Editor's note: Hannan Hussain is a foreign affairs commentator and author. He is a Fulbright recipient at the University of Maryland, the U.S., and a former assistant researcher at Islamabad Policy Research Institute. The article reflects the author's opinions and not necessarily the views of CGTN.

On June 3, U.S. President Joe Biden signed an executive order banning American investment in nearly five dozen Chinese companies, purporting military connections and alleging their advancement of surveillance technology to "facilitate repression [of religious or ethnic minorities] and serious human rights abuses."

Thursday's order builds on former U.S. President Donald Trump's severely provocative executive initiative against Chinese companies last year, giving already invested Americans a 12-month window to divest their holdings whilst scaling up an ideological offensive against scores of Chinese entities.

Administration officials are keen to justify the chain of provocations as a so-called "new American commitment" to human rights vis-à-vis China. But underneath that charade and hubris is an unmistakable breach of the legitimate rights of Chinese companies, which will not assume a lesser footing in the face of unwarranted, unilateral U.S. dictates.

Washington's entire defense for targeting 59 Chinese companies on so-called national security grounds is its internal deliberation or "finding" that the surveillance technology accusations constitute a credible cluster of "extraordinary threats." "President Biden also expanded the scope of this national emergency by finding that the use of Chinese surveillance technology... constitute unusual and extraordinary threats," read a White House fact sheet on the executive order.

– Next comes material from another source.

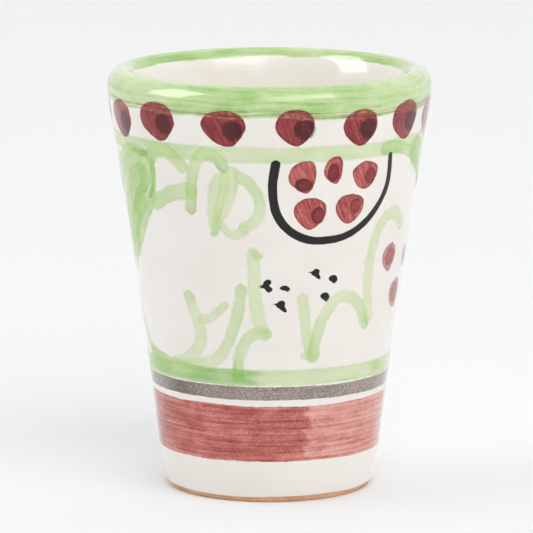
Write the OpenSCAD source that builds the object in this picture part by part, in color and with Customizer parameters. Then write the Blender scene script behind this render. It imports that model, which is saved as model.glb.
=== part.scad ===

But leveraging Chinese companies to raise alarms on national emergency won't rationalize Washington's manipulation of executive power, particularly to extricate U.S capital from leading Chinese companies. Not when that very same order subverts the rules-based market order and level-playing principles through "intentionally targeted" restrictions. The order reminds us of these deficiencies by offering no credible instance of the 59 Chinese firms violating specific U.S. laws and regulations. Note that it is this same void that saw two Chinese companies successfully challenge Trump's November order in U.S. courts recently, prompting a legal judgment that ruled Washington's banning spree as a "deeply flawed" process. Current escalations are no different.

Xinhuanet

Xinhuanet

Worth shattering is the myth of a "sustainable and strengthened framework" for targeting Chinese companies through the order, because having the ban's motivated criteria enforced through the U.S. Treasury won't extend a stamp of legitimacy to its purported "legal footing." For instance, the amended order gives the Treasury a free hand to generate a running list of any Chinese firms that it deems necessary targets for unilateral penalties. Those unfettered liberties explain Washington's growing urgency to tap surveillance, defense and human rights conjecture and manufacture the impression of a "stronger legal footing."

This is important because senior U.S. officials have confirmed to the Financial Times that the amended order strives for an expansion in listed Chinese companies – including the so-called "surveillance" supplement – leaving Washington positioned to concoct linkages between alleged human rights violations and the true nature of each company's demonstrated operations.

It is against this backdrop that China is correct to hold firm ground against flagrant violations of free-market principles, having reaffirmed its unwavering support for the interests, rights, and equal opportunity of all Chinese businesses ahead of the executive order. "China will take necessary measures to firmly safeguard Chinese enterprises' legitimate and lawful rights," said Foreign Ministry spokesperson Wang Wenbin on Thursday.

Anti-China hawks who are eager to project this investment ban as a validation of Washington's human rights campaign against China will be disappointed. Closed ranks, and China's legitimate assertion of sovereign bonds, both make sure of it.

More tellingly, senior administration officials in the U.S. demonstrate an exceedingly poor understanding of how the Chinese state and its military work. Contrary to U.S. rhetoric, the latter's financing is not even remotely dependent on investments from "U.S. persons," and to apply that benchmark as a penalty measure on dozens of Chinese companies ignores a fundamental fact: that no amount of anti-China vitriol would render the amended investment ban a legally justified imperative.

What it will necessitate, however, are sound rationales for China's proportional retaliation and a concerted effort to bring equal protection guarantees for Chinese firms to the fore at all costs. That won't change even as Washington scrambles to ready more Chinese companies under its disruptive scheme, mistaking a hawkish political landscape for the ideal conditions that govern principled market behavior.